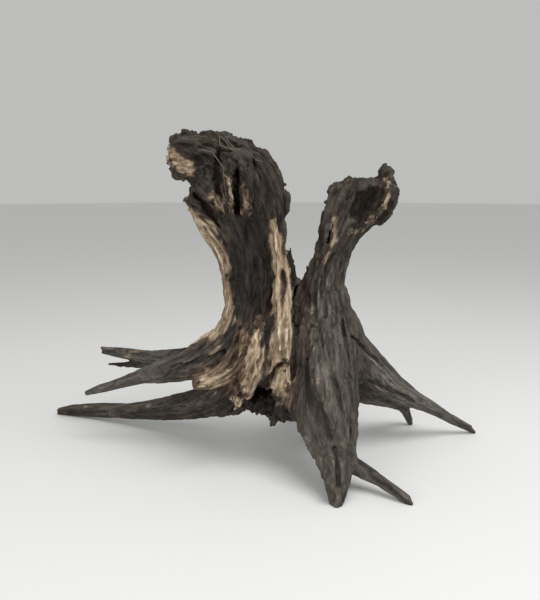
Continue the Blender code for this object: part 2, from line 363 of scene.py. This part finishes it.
# A lattice of fixed random values, from which all the noise is read.
LATTICE = 64
LATTICE_SEED = 20
SEED_STRIDE = 7.31  # how far along the lattice each seed starts
lattice = np.random.default_rng(LATTICE_SEED).uniform(-1, 1, LATTICE**3)


def smooth_noise(points, seed):
    """Smooth random values, about -1 to 1, on the lattice at unit spacing."""
    moved = points + seed * SEED_STRIDE
    cell = np.floor(moved).astype(np.int64)
    part = moved - cell
    part = part * part * (3 - 2 * part)
    near = cell & (LATTICE - 1)
    far = (cell + 1) & (LATTICE - 1)
    x = (near[:, 0] * LATTICE**2, far[:, 0] * LATTICE**2)
    y = (near[:, 1] * LATTICE, far[:, 1] * LATTICE)
    z = (near[:, 2], far[:, 2])
    a, b, c = part.T
    total = np.zeros(len(points))
    for i, share_x in ((0, 1 - a), (1, a)):
        for j, share_y in ((0, 1 - b), (1, b)):
            row = x[i] + y[j]
            pair = lattice[row + z[0]] * (1 - c) + lattice[row + z[1]] * c
            total += pair * share_x * share_y
    return total


def rough_noise(points, spacing, seed, octaves=3):
    """Noise with no direction, in octaves, for rot and for how the weathering varies."""
    total = np.zeros(len(points))
    for octave in range(octaves):
        total += smooth_noise(points / spacing * 2**octave, seed + octave) / 2**octave
    return total


def smoothstep(low, high, value):
    """0 below low to 1 above high, eased at both ends."""
    share = np.clip((value - low) / (high - low), 0, 1)
    return share * share * (3 - 2 * share)


BEND_PASSES = 6


def evenly(points, spacing):
    """Rounds a line of points in mm off, and gives points about `spacing` apart along it and the
    line's direction at each."""
    points = np.array(points, float) * MM
    lengths = np.linalg.norm(np.diff(points, axis=0), axis=1)
    along = np.concatenate([[0], np.cumsum(lengths)])
    wanted = np.linspace(0, along[-1], max(2, int(along[-1] / spacing)))
    places = np.stack([np.interp(wanted, along, points[:, k]) for k in range(3)], axis=1)
    for _ in range(BEND_PASSES):
        places[1:-1] = (places[:-2] + 2 * places[1:-1] + places[2:]) / 4
    ways = np.gradient(places, axis=0)
    return places, ways / np.linalg.norm(ways, axis=1, keepdims=True)


# The grain's direction on a grid through the wood, from the lines laid along the limbs.
GRAIN_CELL = 8 * MM
GRAIN_SPREAD = 7 * MM  # how far one line holds the grain to its own way
lines = [evenly(line, GRAIN_CELL) for line in GRAIN_LINES]
line_points = np.concatenate([places for places, ways in lines])
line_ways = np.concatenate([ways for places, ways in lines])
field_low = np.array(cad_box[0]) - 3 * GRAIN_CELL
field_cells = np.ceil((np.array(cad_box[1]) - field_low) / GRAIN_CELL).astype(int) + 4
field = np.zeros((*field_cells, 3))
for i in range(field_cells[0]):
    for j in range(field_cells[1]):
        column = np.zeros((field_cells[2], 3))
        column[:] = field_low + np.array([i, j, 0]) * GRAIN_CELL
        column[:, 2] += np.arange(field_cells[2]) * GRAIN_CELL
        far = ((column[:, None] - line_points) ** 2).sum(axis=2)
        weight = 1 / (far + GRAIN_SPREAD**2) ** 2.5
        field[i, j] = weight @ line_ways
field /= np.linalg.norm(field, axis=3, keepdims=True) + 1e-12


def grain_way(points):
    """The grain's direction at each point, read from the field."""
    place = np.clip((points - field_low) / GRAIN_CELL, 0, field_cells - 1.001)
    cell = place.astype(int)
    part = place - cell
    total = np.zeros_like(points)
    for corner in range(8):
        step = np.array([corner & 1, corner >> 1 & 1, corner >> 2 & 1])
        share = np.where(step, part, 1 - part).prod(axis=1)
        x, y, z = (cell + step).T
        total += share[:, None] * field[x, y, z]
    return total / (np.linalg.norm(total, axis=1, keepdims=True) + 1e-12)


def grain_paths(points, stride, steps):
    """Where each point gets to along the grain, both ways, a stride at a time."""
    paths = [points]
    for sign in (1, -1):
        walker = points
        for _ in range(steps):
            walker = walker + sign * stride * grain_way(walker)
            paths.append(walker)
    return paths


def streaks(paths, spacing, seed):
    """Noise drawn out along the grain: the mean over each point's path, about -1 to 1."""
    total = sum(smooth_noise(path / spacing, seed) for path in paths)
    return total / (total.std() * 2)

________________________

◆ GIVEN EXERCISE:
Reproduce the material verbatim, line by line.

◆ RESULT OF THE EXERCISE:
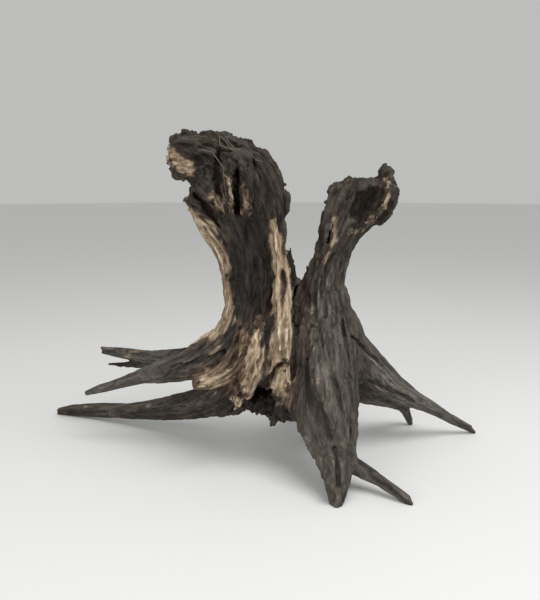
Continue the Blender code for this object: part 2, from line 363 of scene.py. This part finishes it.
# A lattice of fixed random values, from which all the noise is read.
LATTICE = 64
LATTICE_SEED = 20
SEED_STRIDE = 7.31  # how far along the lattice each seed starts
lattice = np.random.default_rng(LATTICE_SEED).uniform(-1, 1, LATTICE**3)


def smooth_noise(points, seed):
    """Smooth random values, about -1 to 1, on the lattice at unit spacing."""
    moved = points + seed * SEED_STRIDE
    cell = np.floor(moved).astype(np.int64)
    part = moved - cell
    part = part * part * (3 - 2 * part)
    near = cell & (LATTICE - 1)
    far = (cell + 1) & (LATTICE - 1)
    x = (near[:, 0] * LATTICE**2, far[:, 0] * LATTICE**2)
    y = (near[:, 1] * LATTICE, far[:, 1] * LATTICE)
    z = (near[:, 2], far[:, 2])
    a, b, c = part.T
    total = np.zeros(len(points))
    for i, share_x in ((0, 1 - a), (1, a)):
        for j, share_y in ((0, 1 - b), (1, b)):
            row = x[i] + y[j]
            pair = lattice[row + z[0]] * (1 - c) + lattice[row + z[1]] * c
            total += pair * share_x * share_y
    return total


def rough_noise(points, spacing, seed, octaves=3):
    """Noise with no direction, in octaves, for rot and for how the weathering varies."""
    total = np.zeros(len(points))
    for octave in range(octaves):
        total += smooth_noise(points / spacing * 2**octave, seed + octave) / 2**octave
    return total


def smoothstep(low, high, value):
    """0 below low to 1 above high, eased at both ends."""
    share = np.clip((value - low) / (high - low), 0, 1)
    return share * share * (3 - 2 * share)


BEND_PASSES = 6


def evenly(points, spacing):
    """Rounds a line of points in mm off, and gives points about `spacing` apart along it and the
    line's direction at each."""
    points = np.array(points, float) * MM
    lengths = np.linalg.norm(np.diff(points, axis=0), axis=1)
    along = np.concatenate([[0], np.cumsum(lengths)])
    wanted = np.linspace(0, along[-1], max(2, int(along[-1] / spacing)))
    places = np.stack([np.interp(wanted, along, points[:, k]) for k in range(3)], axis=1)
    for _ in range(BEND_PASSES):
        places[1:-1] = (places[:-2] + 2 * places[1:-1] + places[2:]) / 4
    ways = np.gradient(places, axis=0)
    return places, ways / np.linalg.norm(ways, axis=1, keepdims=True)


# The grain's direction on a grid through the wood, from the lines laid along the limbs.
GRAIN_CELL = 8 * MM
GRAIN_SPREAD = 7 * MM  # how far one line holds the grain to its own way
lines = [evenly(line, GRAIN_CELL) for line in GRAIN_LINES]
line_points = np.concatenate([places for places, ways in lines])
line_ways = np.concatenate([ways for places, ways in lines])
field_low = np.array(cad_box[0]) - 3 * GRAIN_CELL
field_cells = np.ceil((np.array(cad_box[1]) - field_low) / GRAIN_CELL).astype(int) + 4
field = np.zeros((*field_cells, 3))
for i in range(field_cells[0]):
    for j in range(field_cells[1]):
        column = np.zeros((field_cells[2], 3))
        column[:] = field_low + np.array([i, j, 0]) * GRAIN_CELL
        column[:, 2] += np.arange(field_cells[2]) * GRAIN_CELL
        far = ((column[:, None] - line_points) ** 2).sum(axis=2)
        weight = 1 / (far + GRAIN_SPREAD**2) ** 2.5
        field[i, j] = weight @ line_ways
field /= np.linalg.norm(field, axis=3, keepdims=True) + 1e-12


def grain_way(points):
    """The grain's direction at each point, read from the field."""
    place = np.clip((points - field_low) / GRAIN_CELL, 0, field_cells - 1.001)
    cell = place.astype(int)
    part = place - cell
    total = np.zeros_like(points)
    for corner in range(8):
        step = np.array([corner & 1, corner >> 1 & 1, corner >> 2 & 1])
        share = np.where(step, part, 1 - part).prod(axis=1)
        x, y, z = (cell + step).T
        total += share[:, None] * field[x, y, z]
    return total / (np.linalg.norm(total, axis=1, keepdims=True) + 1e-12)


def grain_paths(points, stride, steps):
    """Where each point gets to along the grain, both ways, a stride at a time."""
    paths = [points]
    for sign in (1, -1):
        walker = points
        for _ in range(steps):
            walker = walker + sign * stride * grain_way(walker)
            paths.append(walker)
    return paths


def streaks(paths, spacing, seed):
    """Noise drawn out along the grain: the mean over each point's path, about -1 to 1."""
    total = sum(smooth_noise(path / spacing, seed) for path in paths)
    return total / (total.std() * 2)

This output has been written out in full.